THE CROWD kept a close eye on PEP members and Chancellor Klein. When Klein disappeared while one student was speaking, the crowd started chanting, "Where's Klein?"--and didn't stop until he reappeared. The chant was repeated at 1:45 a.m. when Klein disappeared again.

The meeting's was ruthless in cutting off speakers. An especially fraught moment came when Michael Best, the general counsel for the DOE, turned off the microphone of a speaker from the NAACP.

Patrick Sullivan, a member of the PEP appointed by Manhattan Borough President Scott Stringer, challenged PEP Chair David Chang to do the dirty work himself. "If someone is going to turn off the microphone of a speaker from the NAACP, I want it to be one of the mayor's appointees," Sullivan admonished Chang, to the roaring approval of the crowd.

At 11:30 p.m., Sullivan moved to table the discussion and vote, but the motion was defeated again by the solid majority of Bloomberg appointees.

Police came in to defend the stage as the last speaker came to the microphone at 2:45 a.m. By this time, the massive crowd had diminished to a hundred or so. The police presence defending the stage began stretching up the aisles by 3 a.m., despite the fact the auditorium was almost empty.
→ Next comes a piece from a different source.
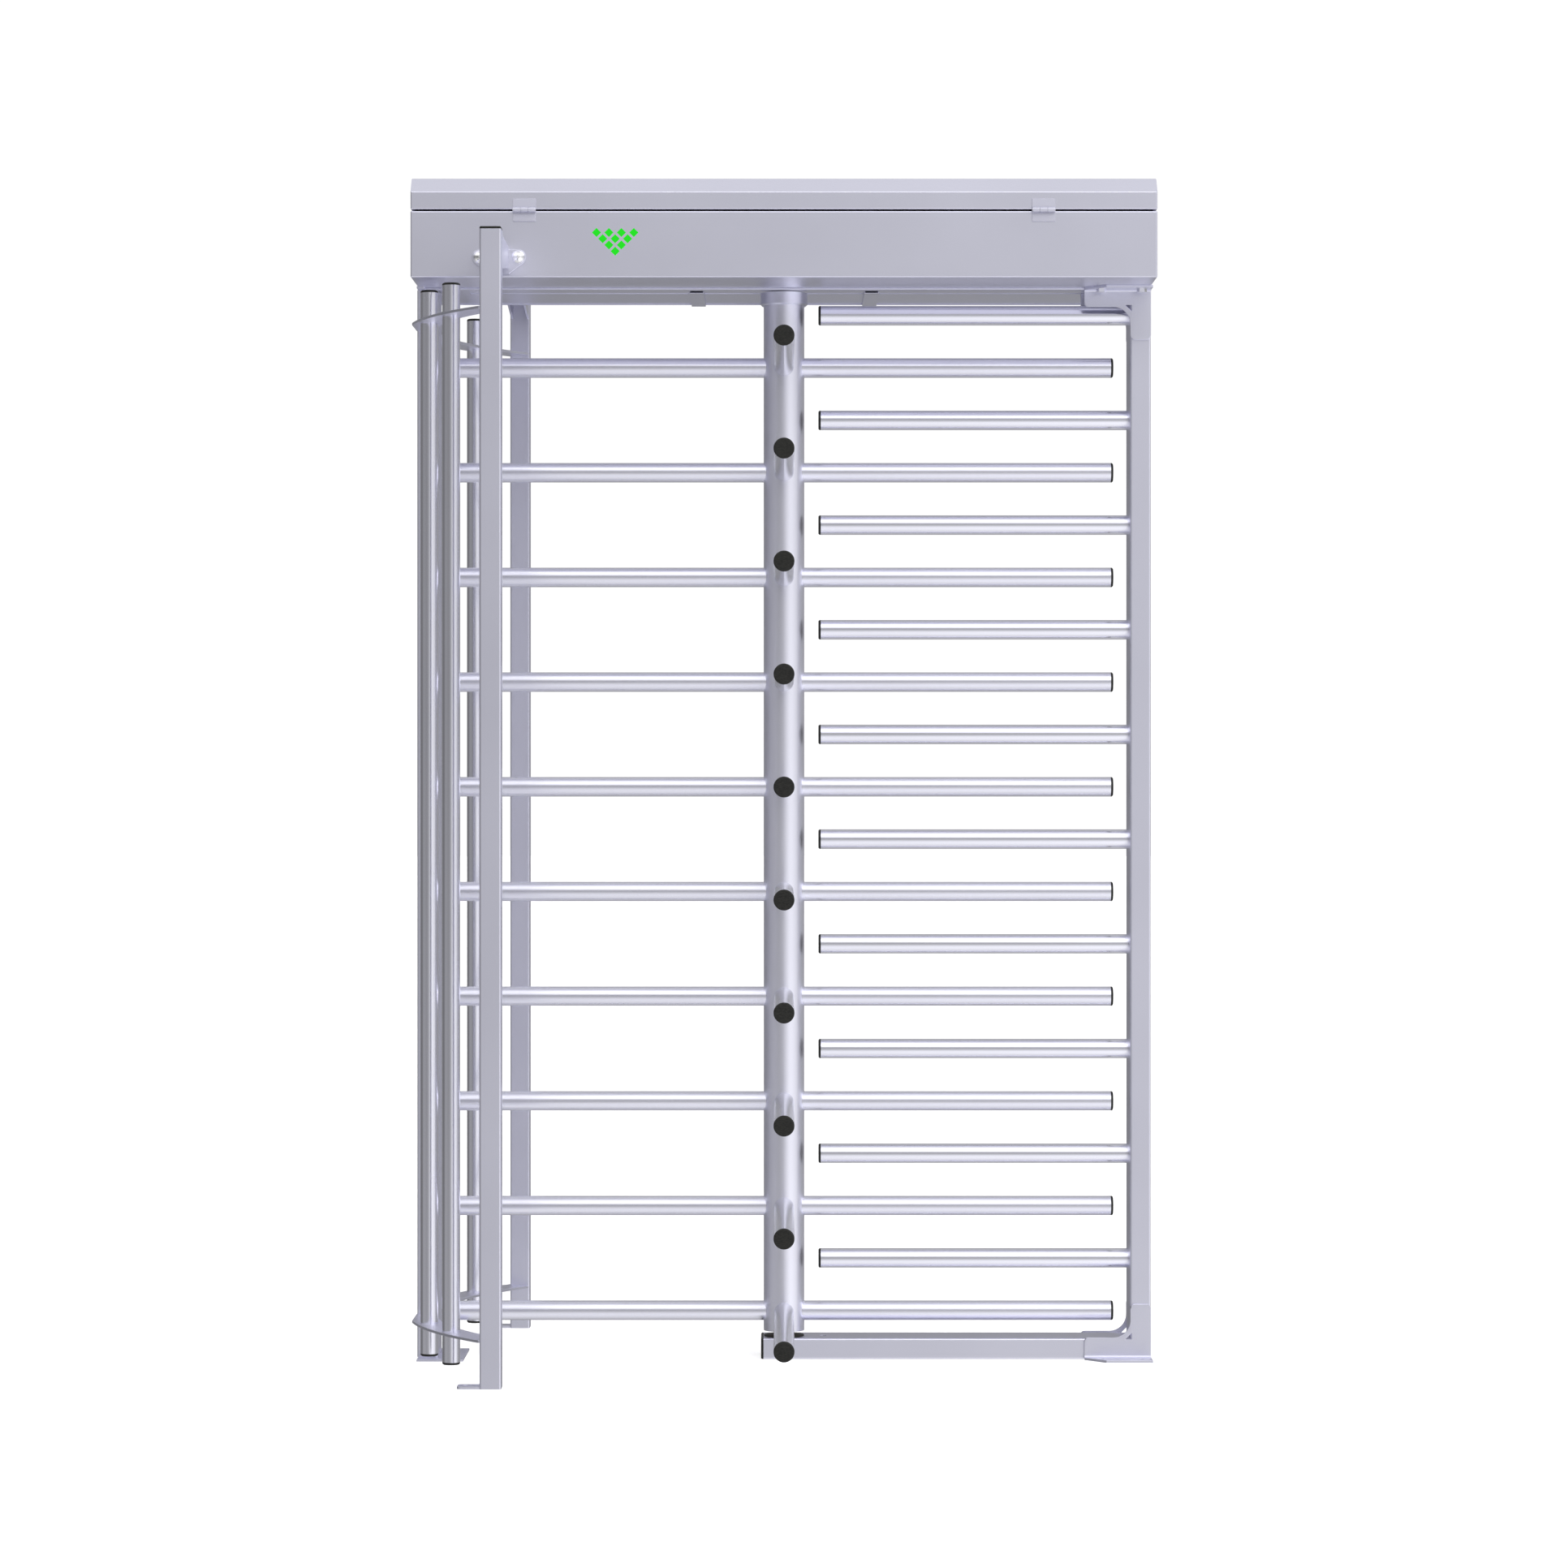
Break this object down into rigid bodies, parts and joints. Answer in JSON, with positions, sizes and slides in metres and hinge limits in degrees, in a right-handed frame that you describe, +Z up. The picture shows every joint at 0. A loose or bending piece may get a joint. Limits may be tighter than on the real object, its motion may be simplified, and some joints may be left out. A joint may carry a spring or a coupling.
{
  "type": "full-height turnstile",
  "caption": "Full-height pedestrian turnstile: a rotor with four wings of horizontal arms turns between a comb barrier and a curved tube cage under a hinged mechanism case.",
  "frame": {"origin": "on the floor under the rotor axis", "axes": "+Z up the rotor axis, +X towards the comb barrier, people walk along Y, and -Y is the front with the indicator"},
  "size_m": [1.421, 1.28, 2.2645],
  "materials": {
    "frame_paint": "satin",
    "black_cap": "fine grain",
    "black_rubber": "matte",
    "zinc_steel": "zinc plated",
    "machined_steel": "machined",
    "green_lens": "glossy",
    "circuit_board": "lacquered",
    "coil_plastic": "moulded",
    "bush_bronze": "turned"
  },
  "bodies": {
    "frame": {"right_post": "frame_paint", "left_post": "frame_paint", "bottom_beam": "frame_paint", "beam_end_cap": "black_cap", "top_bar": "frame_paint", "foot_plates": "frame_paint", "bottom_gussets": "frame_paint", "top_gussets": "frame_paint", "comb_arms": "frame_paint", "comb_caps": "black_cap", "cage_posts": "frame_paint", "cage_tubes": "frame_paint", "cage_caps": "black_cap", "upper_arc_plates": "frame_paint", "lower_arc_plates": "frame_paint", "post_brackets": "frame_paint", "bracket_bolts": "zinc_steel", "header_tray": "frame_paint", "support_channels": "frame_paint", "gusset_bolts": "zinc_steel", "lower_hinge_leaves": "frame_paint", "hinge_pins": "zinc_steel", "indicator_board": "circuit_board", "indicator_lenses": "green_lens", "bearing_housing": "machined_steel", "upper_bearing": "machined_steel", "mechanism_plate": "machined_steel", "plate_pillars": "zinc_steel", "pivot_pins": "zinc_steel", "solenoid_coils": "coil_plastic", "rotation_sensor": "coil_plastic", "control_board": "circuit_board", "power_supply": "machined_steel", "cable_gland": "black_cap", "lock_hook": "zinc_steel", "pivot_pin": "zinc_steel", "thrust_washer": "black_rubber"},
    "rotor": {"column": "frame_paint", "wing_front": "frame_paint", "wing_rear": "frame_paint", "wing_left": "frame_paint", "wing_right": "frame_paint", "arm_caps": "black_cap", "collar": "frame_paint", "top_shaft": "machined_steel", "lock_wheel": "machined_steel", "index_cam": "machined_steel", "sensor_disc": "machined_steel", "lower_bush": "bush_bronze"},
    "lid": {"header_lid": "frame_paint", "upper_hinge_leaves": "frame_paint", "lock_barrel": "zinc_steel"},
    "cam": {"lock_cam": "zinc_steel"},
    "lever": {"index_lever": "machined_steel", "index_spring": "zinc_steel"},
    "roller": {"index_roller": "coil_plastic"},
    "pawl_entry": {"entry_pawl": "machined_steel"},
    "pawl_exit": {"exit_pawl": "machined_steel"},
    "plunger_entry": {"entry_plunger": "machined_steel"},
    "plunger_exit": {"exit_plunger": "machined_steel"}
  },
  "joints": [
    {"name": "rotor_spin", "type": "hinge", "parent": "frame", "child": "rotor", "pos_m": [0, 0, 1], "axis": [0, 0, 1], "continuous": true},
    {"name": "lid_hinge", "type": "hinge", "parent": "frame", "child": "lid", "pos_m": [0, -0.2354, 2.201], "axis": [1, 0, 0], "range_deg": [0, 95]},
    {"name": "lock_turn", "type": "hinge", "parent": "lid", "child": "cam", "pos_m": [0, 0.21, 2.219], "axis": [0, 1, 0], "range_deg": [-90, 0]},
    {"name": "index_swing", "type": "hinge", "parent": "frame", "child": "lever", "pos_m": [0.085, 0.0645, 2.1675], "axis": [0, 0, 1], "range_deg": [0, 7.5], "stiffness_Nm_per_rad": 8},
    {"name": "roller_spin", "type": "hinge", "parent": "lever", "child": "roller", "pos_m": [0, 0.0645, 2.158], "axis": [0, 0, 1], "continuous": true},
    {"name": "exit_lock", "type": "hinge", "parent": "frame", "child": "pawl_exit", "pos_m": [0.095, -0.06, 2.1405], "axis": [0, 0, 1], "range_deg": [0, 10], "stiffness_Nm_per_rad": 0.5},
    {"name": "entry_lock", "type": "hinge", "parent": "frame", "child": "pawl_entry", "pos_m": [-0.095, -0.06, 2.1405], "axis": [0, 0, -1], "range_deg": [0, 10], "stiffness_Nm_per_rad": 0.5},
    {"name": "exit_push", "type": "slide", "parent": "frame", "child": "plunger_exit", "axis": [-1, 0, 0], "range_m": [0, 0.0158]},
    {"name": "entry_push", "type": "slide", "parent": "frame", "child": "plunger_entry", "axis": [1, 0, 0], "range_m": [0, 0.0158]}
  ],
  "couplings": [
    {"joint": "exit_push", "follows": "exit_lock", "m_per_rad": 0.09},
    {"joint": "entry_push", "follows": "entry_lock", "m_per_rad": 0.09}
  ]
}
When Patrick Sullivan challenged the mayor's appointees to defend the closure policy, not one of them, nor the chancellor, would say anything publicly. "They'll find out our position when we vote," one PEP member admonished Sullivan. At 3:30 a.m., nine-and-a-half hours after the meeting began, the panel voted identically on every closure--nine in favor, four opposed.

The audience that remained heckled the panel throughout this final mockery of democracy with calls of "Puppets!" "Cowards!" and "Shame on you!"

Bloomberg and Klein may have gotten away with closing the 19 schools on their hit list, but the crowd of opponents made a mockery of their claim to be looking out for the interests of ordinary New Yorkers. The struggle will go on to stop the DOE from strangling our public schools and handing them over to charter operators.

Bill Linville contributed to this article.